In 1690, a group of Americans from Philadelphia formed a partnership to build America’s first paper mill. William Penn and Benjamin Franklin were among early Americans to support the development of papermaking in America, and the industry thrived as the 18th century progressed. During the Revolutionary War, the demand for paper was so great that soldiers had to tear up old books to make wadding for their muzzle-loading guns. Messages to General George Washington were sent on small scraps of paper. By the end of the Revolutionary War, the new nation had nearly 100 paper mills and by 1810 nearly 200. In this period people used the ancient process of spreading and drying pulp in a sheet on a screen with a wooden frame called a “paper mold.” The mold was dipped into a vat, and the water drained away. The wet sheets of paper were turned off the mold and layered with blankets of felt. Then they were pressed and separated for drying.
About the middle of the 18th century, a French scientist, Rene de Reaumur, observed wasps using tiny fibers of wood to make their nest. Some years later, a German named Friedrich Gootlob Keller invented a machine designed to turn wood into pulp by grinding away its structure with a revolving grindstone. Englishman Hugh Burgess improved this process with chemical pulping – digesting wood with solutions of various chemicals. Wood chips were boiled in a caustic chemical soda (sodium hydroxide); this was called the “soda process.” Later another chemical (sodium sulfate) was used, and this was called the “sulfate process.”
In 1798, paper went from being handmade to machine-made. Nicholas Louis Robert, a clerk at a papermaking mill in France, invented a large hand-cranked machine with an endless wire screen that filtered the pulp – the mixture of fibers ground up and suspended in water. Robert sold this design the Fourdrinier brothers, two English papermakers, who improved his design and produced the machines for sale. Paper could now be made by rollers that squeezed out the excess water from the pulp on the screens, and the damp paper was rolled up at one end of the machine. However, the raw material for pulp, cloth rags, was still in short supply.

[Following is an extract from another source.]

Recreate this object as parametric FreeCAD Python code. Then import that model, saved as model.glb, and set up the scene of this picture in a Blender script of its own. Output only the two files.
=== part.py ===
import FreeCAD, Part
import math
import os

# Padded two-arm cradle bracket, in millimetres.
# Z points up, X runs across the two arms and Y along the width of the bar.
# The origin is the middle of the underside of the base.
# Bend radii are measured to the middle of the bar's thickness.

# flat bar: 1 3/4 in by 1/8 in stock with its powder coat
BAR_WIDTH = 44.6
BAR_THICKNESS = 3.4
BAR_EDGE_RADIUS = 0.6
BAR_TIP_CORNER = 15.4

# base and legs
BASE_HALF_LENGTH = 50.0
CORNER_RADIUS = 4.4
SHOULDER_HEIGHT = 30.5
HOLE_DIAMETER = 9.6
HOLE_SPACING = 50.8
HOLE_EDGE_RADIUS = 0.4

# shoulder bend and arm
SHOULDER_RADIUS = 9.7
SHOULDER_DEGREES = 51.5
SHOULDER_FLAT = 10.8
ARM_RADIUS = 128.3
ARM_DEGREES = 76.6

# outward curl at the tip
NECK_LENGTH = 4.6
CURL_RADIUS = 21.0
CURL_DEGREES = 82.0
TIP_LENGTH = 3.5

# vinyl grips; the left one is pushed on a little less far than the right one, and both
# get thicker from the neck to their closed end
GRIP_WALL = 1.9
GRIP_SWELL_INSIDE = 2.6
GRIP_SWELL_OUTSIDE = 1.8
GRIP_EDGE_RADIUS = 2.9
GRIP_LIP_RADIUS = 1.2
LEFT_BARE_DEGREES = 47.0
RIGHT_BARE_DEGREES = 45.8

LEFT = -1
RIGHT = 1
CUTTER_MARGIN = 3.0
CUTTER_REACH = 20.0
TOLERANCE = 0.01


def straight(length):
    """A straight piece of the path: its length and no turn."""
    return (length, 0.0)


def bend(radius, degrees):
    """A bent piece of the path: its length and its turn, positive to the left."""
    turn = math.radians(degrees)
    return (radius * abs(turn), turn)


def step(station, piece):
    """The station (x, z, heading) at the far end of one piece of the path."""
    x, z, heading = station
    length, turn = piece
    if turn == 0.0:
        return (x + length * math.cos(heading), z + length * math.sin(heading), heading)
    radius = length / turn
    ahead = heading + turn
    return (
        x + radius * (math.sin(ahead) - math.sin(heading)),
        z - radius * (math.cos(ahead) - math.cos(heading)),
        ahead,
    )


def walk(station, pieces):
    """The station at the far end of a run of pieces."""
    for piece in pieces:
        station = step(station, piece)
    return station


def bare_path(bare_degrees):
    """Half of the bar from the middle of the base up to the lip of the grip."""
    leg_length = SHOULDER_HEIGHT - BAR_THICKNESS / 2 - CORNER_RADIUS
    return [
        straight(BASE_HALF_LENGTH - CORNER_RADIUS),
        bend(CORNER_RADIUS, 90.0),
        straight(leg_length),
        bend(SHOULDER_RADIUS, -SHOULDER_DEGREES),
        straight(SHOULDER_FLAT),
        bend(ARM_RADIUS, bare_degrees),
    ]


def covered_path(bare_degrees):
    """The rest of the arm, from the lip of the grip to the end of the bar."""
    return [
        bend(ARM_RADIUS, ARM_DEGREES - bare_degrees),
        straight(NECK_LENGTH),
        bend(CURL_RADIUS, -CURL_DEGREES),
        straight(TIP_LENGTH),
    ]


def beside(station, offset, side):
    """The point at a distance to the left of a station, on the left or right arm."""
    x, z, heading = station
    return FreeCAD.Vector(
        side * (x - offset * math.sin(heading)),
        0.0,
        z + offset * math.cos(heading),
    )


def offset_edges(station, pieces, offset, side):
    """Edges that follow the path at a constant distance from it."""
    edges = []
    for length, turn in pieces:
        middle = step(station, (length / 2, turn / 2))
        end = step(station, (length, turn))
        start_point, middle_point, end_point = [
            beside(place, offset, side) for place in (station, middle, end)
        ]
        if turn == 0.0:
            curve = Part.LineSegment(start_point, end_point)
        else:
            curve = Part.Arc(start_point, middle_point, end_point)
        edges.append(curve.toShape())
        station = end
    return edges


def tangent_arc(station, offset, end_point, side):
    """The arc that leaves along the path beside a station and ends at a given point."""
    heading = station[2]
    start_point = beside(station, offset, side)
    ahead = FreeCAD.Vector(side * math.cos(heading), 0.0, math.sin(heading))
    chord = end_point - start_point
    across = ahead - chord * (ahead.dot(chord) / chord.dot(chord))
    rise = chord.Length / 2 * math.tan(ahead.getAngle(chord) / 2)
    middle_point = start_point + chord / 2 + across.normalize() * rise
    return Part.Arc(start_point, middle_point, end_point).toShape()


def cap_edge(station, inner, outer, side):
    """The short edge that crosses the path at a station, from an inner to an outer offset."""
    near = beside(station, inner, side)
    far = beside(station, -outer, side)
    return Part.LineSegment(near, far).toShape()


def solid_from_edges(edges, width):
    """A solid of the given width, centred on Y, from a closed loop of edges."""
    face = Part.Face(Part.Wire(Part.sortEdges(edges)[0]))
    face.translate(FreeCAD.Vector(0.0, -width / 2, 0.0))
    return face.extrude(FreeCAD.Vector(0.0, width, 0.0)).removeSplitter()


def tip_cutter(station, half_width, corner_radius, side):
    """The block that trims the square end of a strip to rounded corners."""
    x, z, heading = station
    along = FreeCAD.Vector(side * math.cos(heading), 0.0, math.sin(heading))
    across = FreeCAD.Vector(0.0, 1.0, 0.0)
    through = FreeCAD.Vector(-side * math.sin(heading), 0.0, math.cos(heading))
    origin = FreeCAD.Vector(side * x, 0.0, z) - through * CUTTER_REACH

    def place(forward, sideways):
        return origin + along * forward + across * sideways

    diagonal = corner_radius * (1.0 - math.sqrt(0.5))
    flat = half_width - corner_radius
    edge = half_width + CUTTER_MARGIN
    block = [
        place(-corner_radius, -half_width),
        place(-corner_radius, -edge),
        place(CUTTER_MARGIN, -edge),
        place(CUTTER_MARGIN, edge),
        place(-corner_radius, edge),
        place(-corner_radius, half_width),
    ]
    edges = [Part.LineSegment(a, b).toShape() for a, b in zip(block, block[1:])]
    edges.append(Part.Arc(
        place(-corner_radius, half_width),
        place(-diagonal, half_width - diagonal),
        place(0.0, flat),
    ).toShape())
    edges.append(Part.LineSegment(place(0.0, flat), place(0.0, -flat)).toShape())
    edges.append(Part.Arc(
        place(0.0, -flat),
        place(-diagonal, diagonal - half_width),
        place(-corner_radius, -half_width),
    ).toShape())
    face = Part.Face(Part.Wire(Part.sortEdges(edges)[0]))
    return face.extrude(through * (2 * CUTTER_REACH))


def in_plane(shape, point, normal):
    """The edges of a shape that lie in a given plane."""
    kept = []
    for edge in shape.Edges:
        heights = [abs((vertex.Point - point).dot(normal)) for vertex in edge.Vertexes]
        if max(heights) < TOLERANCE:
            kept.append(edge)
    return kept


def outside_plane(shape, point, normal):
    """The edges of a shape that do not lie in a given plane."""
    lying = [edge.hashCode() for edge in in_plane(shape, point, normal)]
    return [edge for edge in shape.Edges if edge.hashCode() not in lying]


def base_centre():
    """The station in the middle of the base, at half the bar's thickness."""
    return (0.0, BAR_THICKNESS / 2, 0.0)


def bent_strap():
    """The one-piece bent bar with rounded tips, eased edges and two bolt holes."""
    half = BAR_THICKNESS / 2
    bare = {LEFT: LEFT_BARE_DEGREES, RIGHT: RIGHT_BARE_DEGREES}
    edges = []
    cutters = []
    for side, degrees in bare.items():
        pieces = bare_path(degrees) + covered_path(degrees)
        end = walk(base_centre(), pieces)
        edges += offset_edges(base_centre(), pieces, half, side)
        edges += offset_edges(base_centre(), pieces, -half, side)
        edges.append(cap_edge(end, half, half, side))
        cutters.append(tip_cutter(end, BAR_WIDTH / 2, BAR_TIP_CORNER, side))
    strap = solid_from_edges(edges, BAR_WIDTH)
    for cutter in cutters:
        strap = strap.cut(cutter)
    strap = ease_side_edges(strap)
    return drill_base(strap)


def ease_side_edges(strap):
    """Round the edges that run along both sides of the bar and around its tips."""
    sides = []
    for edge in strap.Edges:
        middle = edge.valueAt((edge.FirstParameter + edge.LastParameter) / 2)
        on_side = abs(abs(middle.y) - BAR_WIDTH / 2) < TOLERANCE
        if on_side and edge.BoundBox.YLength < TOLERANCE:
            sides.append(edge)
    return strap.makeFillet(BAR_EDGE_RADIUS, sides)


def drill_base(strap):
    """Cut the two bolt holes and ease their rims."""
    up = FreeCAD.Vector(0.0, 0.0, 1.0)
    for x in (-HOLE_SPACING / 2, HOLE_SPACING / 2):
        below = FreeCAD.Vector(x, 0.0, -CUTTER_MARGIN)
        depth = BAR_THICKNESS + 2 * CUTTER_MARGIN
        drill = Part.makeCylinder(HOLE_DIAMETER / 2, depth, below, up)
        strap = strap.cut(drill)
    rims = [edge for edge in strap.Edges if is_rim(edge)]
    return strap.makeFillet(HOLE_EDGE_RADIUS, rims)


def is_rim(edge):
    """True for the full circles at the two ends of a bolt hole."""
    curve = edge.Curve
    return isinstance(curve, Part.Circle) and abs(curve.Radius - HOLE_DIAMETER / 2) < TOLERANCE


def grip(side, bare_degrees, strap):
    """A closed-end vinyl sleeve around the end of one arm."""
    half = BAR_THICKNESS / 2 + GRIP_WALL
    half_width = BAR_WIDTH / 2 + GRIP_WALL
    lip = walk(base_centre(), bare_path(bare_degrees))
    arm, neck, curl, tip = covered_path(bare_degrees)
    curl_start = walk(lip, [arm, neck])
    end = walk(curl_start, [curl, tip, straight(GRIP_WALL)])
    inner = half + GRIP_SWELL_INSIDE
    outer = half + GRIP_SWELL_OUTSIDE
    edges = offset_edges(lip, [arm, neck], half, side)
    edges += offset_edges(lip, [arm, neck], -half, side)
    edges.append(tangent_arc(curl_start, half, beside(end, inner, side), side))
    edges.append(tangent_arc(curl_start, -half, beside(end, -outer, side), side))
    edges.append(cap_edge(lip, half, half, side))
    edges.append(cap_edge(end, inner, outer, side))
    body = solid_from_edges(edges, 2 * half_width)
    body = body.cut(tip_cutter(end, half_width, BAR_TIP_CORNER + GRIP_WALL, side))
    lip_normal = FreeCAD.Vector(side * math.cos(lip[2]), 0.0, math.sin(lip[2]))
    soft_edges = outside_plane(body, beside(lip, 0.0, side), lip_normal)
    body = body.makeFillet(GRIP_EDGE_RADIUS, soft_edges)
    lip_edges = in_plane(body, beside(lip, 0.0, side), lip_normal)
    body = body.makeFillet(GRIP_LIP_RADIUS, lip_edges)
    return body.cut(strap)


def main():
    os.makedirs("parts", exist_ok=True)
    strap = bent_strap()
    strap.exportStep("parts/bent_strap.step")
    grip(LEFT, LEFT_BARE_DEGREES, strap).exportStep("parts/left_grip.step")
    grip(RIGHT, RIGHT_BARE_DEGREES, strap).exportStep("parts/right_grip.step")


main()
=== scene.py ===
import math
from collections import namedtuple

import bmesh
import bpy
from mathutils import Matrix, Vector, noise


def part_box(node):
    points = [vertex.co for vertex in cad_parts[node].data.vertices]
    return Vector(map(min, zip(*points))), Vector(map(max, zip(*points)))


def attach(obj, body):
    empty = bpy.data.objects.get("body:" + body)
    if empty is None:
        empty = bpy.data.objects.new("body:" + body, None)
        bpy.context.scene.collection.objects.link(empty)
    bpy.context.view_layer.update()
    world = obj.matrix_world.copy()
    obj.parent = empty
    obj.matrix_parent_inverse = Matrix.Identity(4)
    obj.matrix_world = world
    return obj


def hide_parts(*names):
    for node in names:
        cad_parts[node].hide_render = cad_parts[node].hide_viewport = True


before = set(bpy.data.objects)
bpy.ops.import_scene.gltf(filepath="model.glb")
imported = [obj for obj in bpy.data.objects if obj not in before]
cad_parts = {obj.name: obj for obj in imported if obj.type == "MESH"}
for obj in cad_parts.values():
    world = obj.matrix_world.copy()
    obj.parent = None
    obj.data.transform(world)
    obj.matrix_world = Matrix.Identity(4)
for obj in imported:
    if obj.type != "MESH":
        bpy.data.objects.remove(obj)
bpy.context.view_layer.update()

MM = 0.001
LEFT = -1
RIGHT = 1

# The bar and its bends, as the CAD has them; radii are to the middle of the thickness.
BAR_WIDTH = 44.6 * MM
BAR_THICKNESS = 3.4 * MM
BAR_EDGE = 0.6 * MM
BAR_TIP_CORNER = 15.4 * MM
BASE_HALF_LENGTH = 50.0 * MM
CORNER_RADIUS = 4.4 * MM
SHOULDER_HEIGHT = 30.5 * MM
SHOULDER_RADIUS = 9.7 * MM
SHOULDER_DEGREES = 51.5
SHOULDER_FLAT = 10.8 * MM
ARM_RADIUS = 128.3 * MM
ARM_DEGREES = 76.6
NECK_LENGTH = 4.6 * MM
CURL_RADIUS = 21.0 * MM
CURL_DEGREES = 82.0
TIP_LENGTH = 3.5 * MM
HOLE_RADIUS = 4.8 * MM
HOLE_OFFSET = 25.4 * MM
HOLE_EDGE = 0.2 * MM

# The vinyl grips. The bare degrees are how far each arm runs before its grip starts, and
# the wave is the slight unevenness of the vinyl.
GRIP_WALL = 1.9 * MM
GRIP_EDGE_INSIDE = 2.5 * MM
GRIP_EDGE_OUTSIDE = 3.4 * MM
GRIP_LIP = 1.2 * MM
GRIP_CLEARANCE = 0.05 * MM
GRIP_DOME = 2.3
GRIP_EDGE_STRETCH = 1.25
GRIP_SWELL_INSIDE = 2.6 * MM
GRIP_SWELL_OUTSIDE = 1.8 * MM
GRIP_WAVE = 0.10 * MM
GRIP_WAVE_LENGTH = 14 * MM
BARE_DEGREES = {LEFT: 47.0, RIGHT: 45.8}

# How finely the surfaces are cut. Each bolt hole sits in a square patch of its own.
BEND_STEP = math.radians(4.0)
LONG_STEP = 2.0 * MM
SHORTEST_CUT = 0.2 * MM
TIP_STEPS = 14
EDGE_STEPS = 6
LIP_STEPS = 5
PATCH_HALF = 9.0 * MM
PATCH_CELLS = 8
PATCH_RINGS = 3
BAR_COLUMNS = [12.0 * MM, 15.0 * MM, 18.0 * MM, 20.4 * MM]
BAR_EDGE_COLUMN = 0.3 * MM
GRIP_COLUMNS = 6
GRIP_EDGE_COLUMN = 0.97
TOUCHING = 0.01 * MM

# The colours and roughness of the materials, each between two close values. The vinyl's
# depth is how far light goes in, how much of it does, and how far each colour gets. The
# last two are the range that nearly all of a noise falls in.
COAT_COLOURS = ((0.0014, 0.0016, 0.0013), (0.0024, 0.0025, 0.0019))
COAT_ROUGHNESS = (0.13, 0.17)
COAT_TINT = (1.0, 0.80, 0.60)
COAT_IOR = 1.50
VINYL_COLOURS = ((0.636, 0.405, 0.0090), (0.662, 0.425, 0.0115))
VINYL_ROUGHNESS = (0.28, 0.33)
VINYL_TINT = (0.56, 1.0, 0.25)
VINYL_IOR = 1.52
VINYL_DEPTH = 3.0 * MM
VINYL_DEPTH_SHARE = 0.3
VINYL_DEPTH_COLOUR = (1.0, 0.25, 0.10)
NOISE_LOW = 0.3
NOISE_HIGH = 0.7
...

America’s early papermaking mills were located mostly in New York and the New England states. The spruce trees in those areas made excellent ground wood and sulfate pulp. The industry expanded to Wisconsin, Michigan, and Minnesota where there were spruce and balsam trees; to Washington, Oregon, and California where there were hemlock, fir and pine; and to the southeast, which had mostly pine. By the turn of the 20th century, the age of mass produced paper had been launched in the United States. Newspapers and magazines appeared on stands. School slates disappeared in favor of notebooks and lined paper. Five-and-ten-cent novels rolled off the presses. Plentiful, low-cost paper and paperboard were important to the Industrial Revolution and the development of the United States and the world.
Today, raw logs, industrial wood and paper waste, and recovered paper are the primary sources of paper pulp. However, fibers from cotton, flax, sugar cane, and other fibrous plants are used for special papers. The pulp can be produced by either mechanical or chemical processes. In the mechanical processes, wood logs or chips are reduced to fiber by holding them against huge grindstones. In chemical processes, wood chips are cooked in a giant pressure cooker or digester where the wood is dissolved into fibers. The chemical pulps are often bleached to produce bright paper required for books, writing, and business. Unbleached pulps are used in the manufacture of cardboard, grocery bags, and other products. Today, recycled waste paper is also being used – it is repulped and used in the production of many paper and paperboard products.